In [1]:
import torch as torch
import torch.nn as nn

In [2]:
class Embedding(nn.Module):
    def __init__(self, vocab_size, max_length, embed_dim, dropout=0.1):
        super(Embedding, self).__init__()
        self.word_embed = nn.Embedding(vocab_size, embed_dim)
        self.pos_embed = nn.Embedding(max_length, embed_dim)
        self.dropout = nn.Dropout(dropout)

    def forward(self, x):
        batch_size, seq_length = x.shape
        device = torch.device('cuda' if torch.cuda.is_available() else 'cpu')
        positions = torch.arange(0, seq_length).expand(batch_size, seq_length).to(device)
        embedding = self.word_embed(x) + self.pos_embed(positions)
        return self.dropout(embedding)

In [3]:
class MHSelfAttention(nn.Module):
    def __init__(self, embed_dim, num_heads):
        super(MHSelfAttention, self).__init__()
        self.embed_dim = embed_dim
        self.num_heads = num_heads
        self.head_dim = embed_dim // num_heads

        assert (self.num_heads * self.head_dim == self.embed_dim), \
            'embed size must be divisible by number of heads'

        self.w_queries = nn.Linear(self.embed_dim, self.embed_dim, bias=False)
        self.w_keys = nn.Linear(self.embed_dim, self.embed_dim, bias=False)
        self.w_values = nn.Linear(self.embed_dim, self.embed_dim, bias=False)

        self.fc_out = nn.Linear(self.head_dim * self.num_heads, self.embed_dim)

    def forward(self, x):
        # shape of x = [batch_size, sentence_length, embedding_dim]
        batch_size = x.shape[0]
        sentence_len = x.shape[1]

        queries = self.w_queries(x).reshape(
            batch_size, sentence_len, self.num_heads, self.head_dim).permute(
            0, 2, 1, 3)

        keys = self.w_keys(x).reshape(
            batch_size, sentence_len, self.num_heads, self.head_dim).permute(
            0, 2, 3, 1)

        values = self.w_values(x).reshape(
            batch_size, sentence_len, self.num_heads, self.head_dim).permute(
            0, 2, 1, 3)

        attention_scores = torch.einsum('bijk,bikl->bijl', queries, keys)
        attention_dist = torch.softmax(attention_scores /
                                   (self.embed_dim ** (1 / 2)), dim=-1)
        attention_out = torch.einsum('bijk,bikl->bijl', attention_dist, values)
        concatenated_out = attention_out.permute(0, 2, 1, 3).reshape(
            batch_size, sentence_len, self.embed_dim)

        return concatenated_out

In [4]:
class TransformerEncoder(nn.Module):
    def __init__(self, embed_dim, num_heads, forward_expansion, dropout=0.1):
        super(TransformerEncoder, self).__init__()

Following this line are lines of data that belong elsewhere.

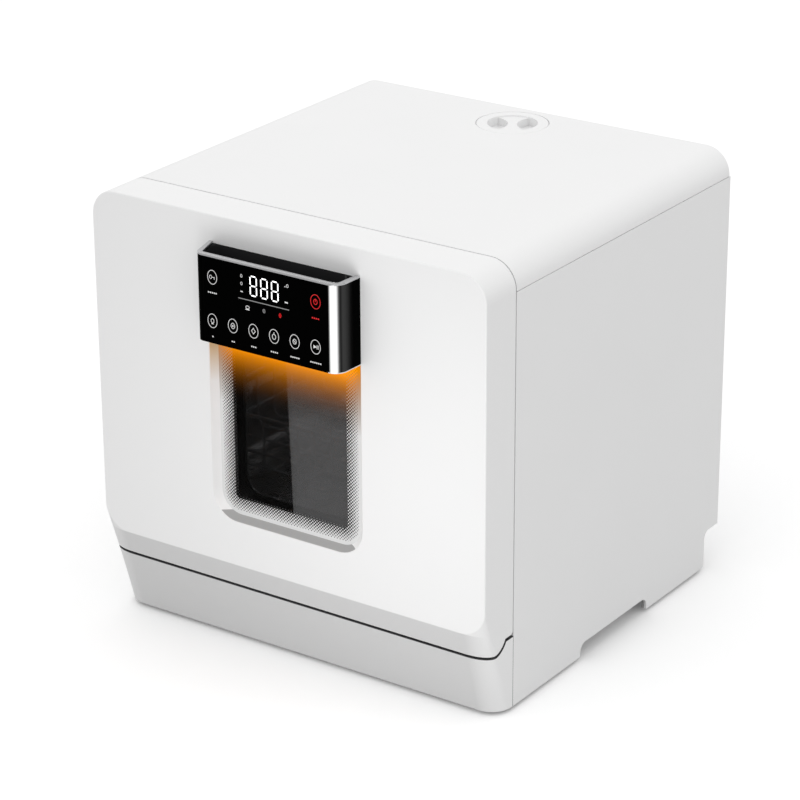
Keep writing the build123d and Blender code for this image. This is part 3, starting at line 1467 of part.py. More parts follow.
with BuildPart() as tank_brackets:
    with BuildSketch(Plane.YZ.offset(-bracket_width / 2)):
        shelf_edge_y = flange_face_y - skin - fit
        with Locations((shelf_edge_y, shelf_top_z + fit)):
            Rectangle(bracket_thickness, tank_low_z - shelf_top_z - 2 * fit,
                      align=(Align.MAX, Align.MIN))
        with Locations((shelf_edge_y, tank_low_z - fit)):
            Rectangle(bracket_reach, bracket_thickness, align=(Align.MAX, Align.MAX))
    bracket = extrude(amount=bracket_width, mode=Mode.PRIVATE)
    with Locations(*[(x, 0, 0) for x in bracket_x]):
        add(bracket)
save(tank_brackets, "tank_brackets")

with BuildPart() as filler_gasket:
    with BuildSketch(Plane.XY.offset(neck_top_z + fit)):
        with Locations((0, cap_y)):
            Circle(neck_flange)
            Circle(neck_bore + fit, mode=Mode.SUBTRACT)
    extrude(amount=gasket_height)
save(filler_gasket, "filler_gasket")

with BuildPart() as filler_cap:
    with BuildSketch(Plane.XY.offset(cap_low_z)):
        with Locations((0, cap_y)):
            Circle(cap_radius)
    extrude(amount=height - cap_low_z)
    fillet(filler_cap.faces().sort_by(Axis.Z)[-1].edges(), radius=cap_round)
    with BuildSketch(Plane.XY.offset(cap_cup_z)):
        with Locations((0, cap_y)):
            Circle(cap_cup_radius)
    extrude(amount=cap_low_z - cap_cup_z)
    # dish in the top, and two finger hollows that leave a waisted grip between them
    with BuildSketch(Plane.XY.offset(height)):
        with Locations((0, cap_y)):
            Circle(cap_dish_radius)
    extrude(amount=-cap_dish_depth, mode=Mode.SUBTRACT)
    with BuildSketch(Plane.XY.offset(height)):
        with Locations(Location((0, cap_y, 0), (0, 0, cap_grip_angle))):
            with Locations((0, cap_hollow_radius + cap_grip_half),
                           (0, -cap_hollow_radius - cap_grip_half)):
                Circle(cap_hollow_radius)
        with Locations((0, cap_y)):
            Circle(cap_dish_radius, mode=Mode.INTERSECT)
    extrude(amount=cap_hollow_z - height, mode=Mode.SUBTRACT)
    with BuildSketch(Plane.XY.offset(cap_cup_z)):
        with Locations((0, cap_y)):
            Circle(cap_cup_radius - cap_wall)
    extrude(amount=cap_hollow_z - cap_wall - cap_cup_z, mode=Mode.SUBTRACT)
save(filler_cap, "filler_cap")
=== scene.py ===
import math

import bpy
from mathutils import Matrix, Vector


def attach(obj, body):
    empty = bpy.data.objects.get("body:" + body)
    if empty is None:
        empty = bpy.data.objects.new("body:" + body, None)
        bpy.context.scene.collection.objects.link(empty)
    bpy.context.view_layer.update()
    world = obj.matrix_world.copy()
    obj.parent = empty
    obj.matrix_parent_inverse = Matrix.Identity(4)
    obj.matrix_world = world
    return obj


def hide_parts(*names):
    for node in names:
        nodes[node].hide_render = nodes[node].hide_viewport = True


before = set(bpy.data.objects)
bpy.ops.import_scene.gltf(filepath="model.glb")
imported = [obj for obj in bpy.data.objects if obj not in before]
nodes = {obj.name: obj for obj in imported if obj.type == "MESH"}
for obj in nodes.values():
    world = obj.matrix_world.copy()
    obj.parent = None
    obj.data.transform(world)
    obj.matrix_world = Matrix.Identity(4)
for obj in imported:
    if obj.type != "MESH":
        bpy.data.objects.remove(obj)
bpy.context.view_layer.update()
print("frame loaded:", len(nodes), "nodes")

mm = 0.001
grainDepth = 0.00005
patchScale = 9.0


# ---- materials: every one is procedural and reads Object coordinates

def newMaterial(name):
    mat = bpy.data.materials.new(name)
    mat.use_nodes = True
    tree = mat.node_tree
    tree.nodes.clear()
    out = tree.nodes.new("ShaderNodeOutputMaterial")
    bsdf = tree.nodes.new("ShaderNodeBsdfPrincipled")
    tree.links.new(bsdf.outputs["BSDF"], out.inputs["Surface"])
    coord = tree.nodes.new("ShaderNodeTexCoord")
    return mat, tree, bsdf, coord


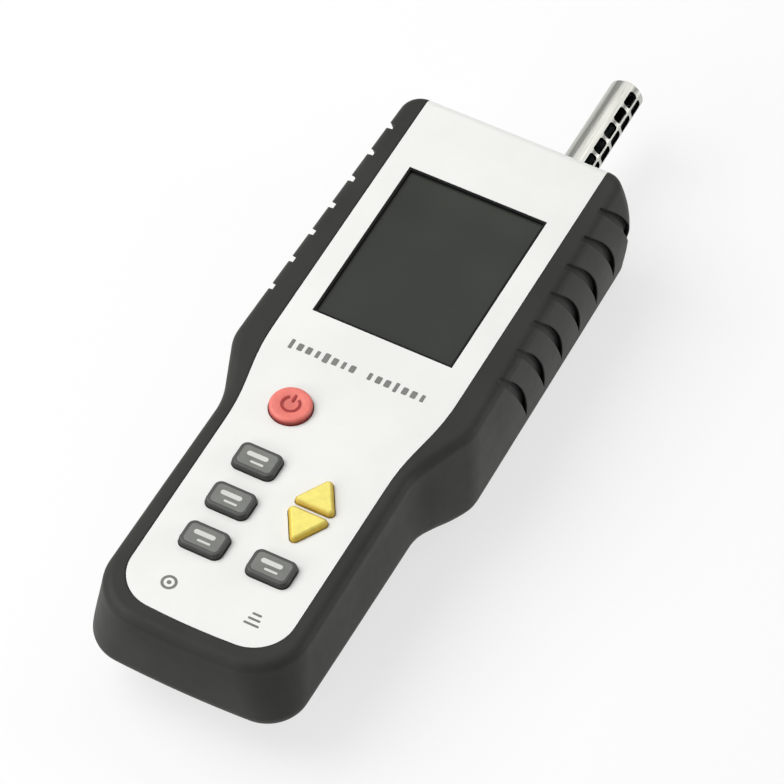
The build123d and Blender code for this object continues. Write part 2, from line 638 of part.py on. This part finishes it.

        self.attention = MHSelfAttention(embed_dim, num_heads)
        self.norm1 = nn.LayerNorm(embed_dim)
        self.norm2 = nn.LayerNorm(embed_dim)

        self.feed_forward = nn.Sequential(
            nn.Linear(embed_dim, forward_expansion * embed_dim),
            nn.ReLU(),
            nn.Linear(forward_expansion * embed_dim, embed_dim)
        )

        self.dropout = nn.Dropout(dropout)

    def forward(self, x):
        attention_out = self.dropout(self.attention(x))
        x = self.norm1(x + attention_out)
        forward_out = self.dropout(self.feed_forward(x))
        out = self.norm2(x + forward_out)

        return out

In [5]:
class Classifier(nn.Module):
    def __init__(self, vocab_size, max_length, embed_dim,
                 num_heads, forward_expansion):
        super(Classifier, self).__init__()

        self.embedder = Embedding(vocab_size, max_length, embed_dim)
        self.encoder = TransformerEncoder(embed_dim, num_heads, forward_expansion)
        self.fc = nn.Linear(embed_dim, 1)

    def forward(self, x):
        embedding = self.embedder(x)
        encoding = self.encoder(embedding)
        compact_encoding = encoding.max(dim=1)[0]
        out = self.fc(compact_encoding)
        return out

In [6]:
classifier = Classifier(25000, 512, 128, 8, 3)

In [8]:
sum(value.numel() for value in classifier.state_dict().values())

3430657